What I had not planned on when I started this book were the changes that would occur in my husband. When I began to think of him before myself and do those extra things during my days that would let him know that he was on my mind and in my heart, I didn’t realize that he would be changed too. That he would be more affectionate, more helpful, more considerate, more fun and more confident. Our marriage, my life, was changed because I put aside my pride and decided that I wanted a great marriage with my husband.
A month or so back, I was having lunch with a good friend of mine, LuLu. LuLu asked me if I had ever considered mentoring a young wife and if I would consider it now. After letting her know that I would be honored to meet with her each week I knew the book that I wanted us to read together. I had wondered over the past few years what parts of the book would stick out to me now. I also knew that even back then, with an attitude for change, that I still ignored some things that were too hard for me to consider. I wondered if now as I have matured and taken on a less selfish attitude that I wouldn’t get more out of the book on a second reading.
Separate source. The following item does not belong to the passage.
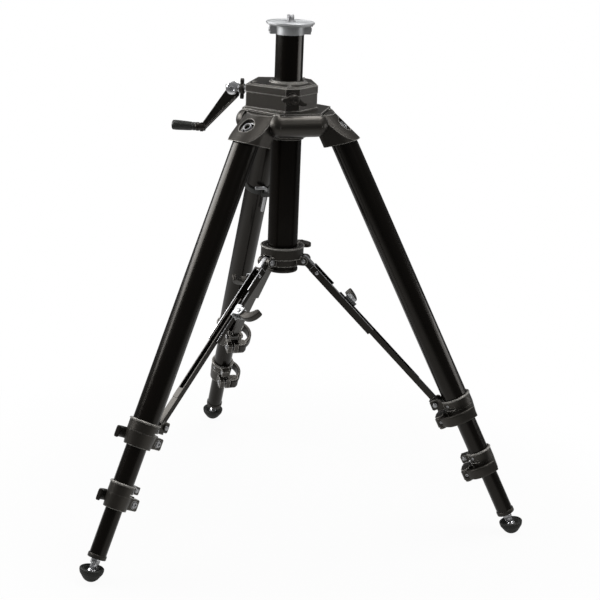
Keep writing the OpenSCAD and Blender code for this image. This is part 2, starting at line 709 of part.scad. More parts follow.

The answer is yes, I have found more gems of wisdom and more understanding of how much my marriage and life can be blessed by thinking much less of myself and much more of him. Each week that LuLu and I get together, she tells me that this book is challenging her and already after only a few weeks into it, she is already seeing changes in her husband and marriage because of a change in her focus and attitude.
This book is not for the faint of heart. This book is for the wife who wants more out of each day with her husband. Who wants to protect her marriage so that it will last through the happily ever after. I can attest that after 17 years with my husband, we have the best marriage today than we have ever had. He is my closest friend, my biggest support and greatest admirer. I know it can still get better and I know that we are on the path to help it be just that.